German Army

The German Army (Deutsches Heer) is the land component of the armed forces of Germany. The present-day German Army was founded in 1955 as part of the newly formed West German Bundeswehr together with the Marine (German Navy) and the Luftwaffe (German Air Force). As of 28 February 2017, the German Army had a strength of 60,431 soldiers.
All corps have now been disbanded or transferred to a multinational level such as Multinational Corps North East. IV Corps was reorganized and on 31 March 2002 became an overseas deployment command, the Einsatzführungskommando der Bundeswehr, like the British Permanent Joint Headquarters. An army reorganisation in recent years has seen the disbandment of the 13th Mechanized Infantry Division headquarters, a merge of the Airmobile Operations Division and Special Operations Division headquarters, the disbandment of the 1st Airmobile Brigade, and reshuffling of units between divisions. No heavy brigades were disbanded, but the two remaining heavy divisions command three rather than two brigades.
As of 28 February 2017 there were a total of 60,431 soldiers on active service in the German Army. However, the quite unique German military branch of the Joint Support Service consists to a significant degree of Heeresuniformträger (army uniform wearing personnel). This is also contributed to by the Joint Medical Service, which does have other solely-military-medical branch counterparts (such as in South Africa).
In accordance with EU working hour regulations, the regular work-week is 41 hours, although numerous exceptions exist for e.g. deployments in oversea missions, training exercises, emergencies, and similar military needs.
The German Army is commanded by the Inspector of the Army (Inspekteur des Heeres) based at the Army Command (Kommando Heer) in Strausberg near Berlin. The training centers are supervised by the Army Training Command in Leipzig.

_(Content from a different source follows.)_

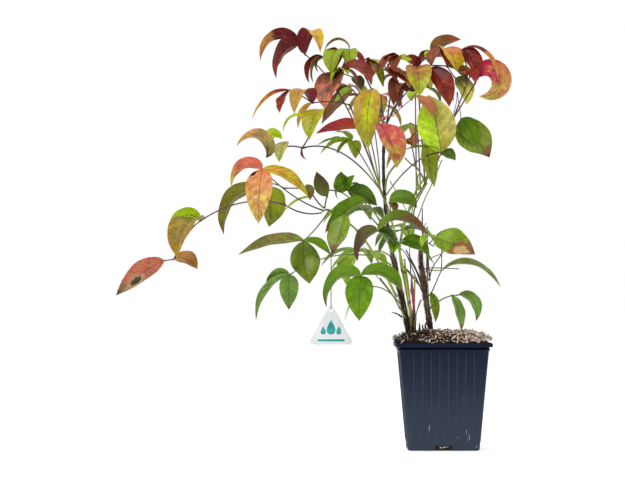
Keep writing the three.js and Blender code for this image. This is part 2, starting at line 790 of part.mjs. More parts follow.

The combat units of the army include two armored divisions, one rapid forces division and the Franco-German Brigade, which is under direct supervision of the Army Command. Unlike other European armies such as neighbouring France, regiments are not a common form of organization and are thus rare in the German army. Battalions are directly subordinate to brigades or to divisions as divisional troops. German infantry battalions field 1,000 men, considerably larger than most NATO armies, i.e. twice the size of a US Army battalion.
The German Army has eleven different branches of troops, designated as Truppengattungen. Each Truppengattung is responsible for training and readiness of its units and disposes of its own schools and centres of excellence for doing so. Optically this distinction can be made by the branch colour, called Waffenfarbe which is displayed by a cord attached to the rank insignia, and the colour of their beret with a specific badge attached to it.
The rank structure of the German army is adjusted to the rank structure of NATO. Unlike its predecessors, the modern German Army does not use the rank of Colonel General. The highest rank for an army officer is Lieutenant General, as the rank of Full General is reserved for the Armed Forces chief of staff or officers serving as NATO officers. Officer cadets do not pass through all enlisted ranks, but are directly promoted to Lieutenant after 36 months of service.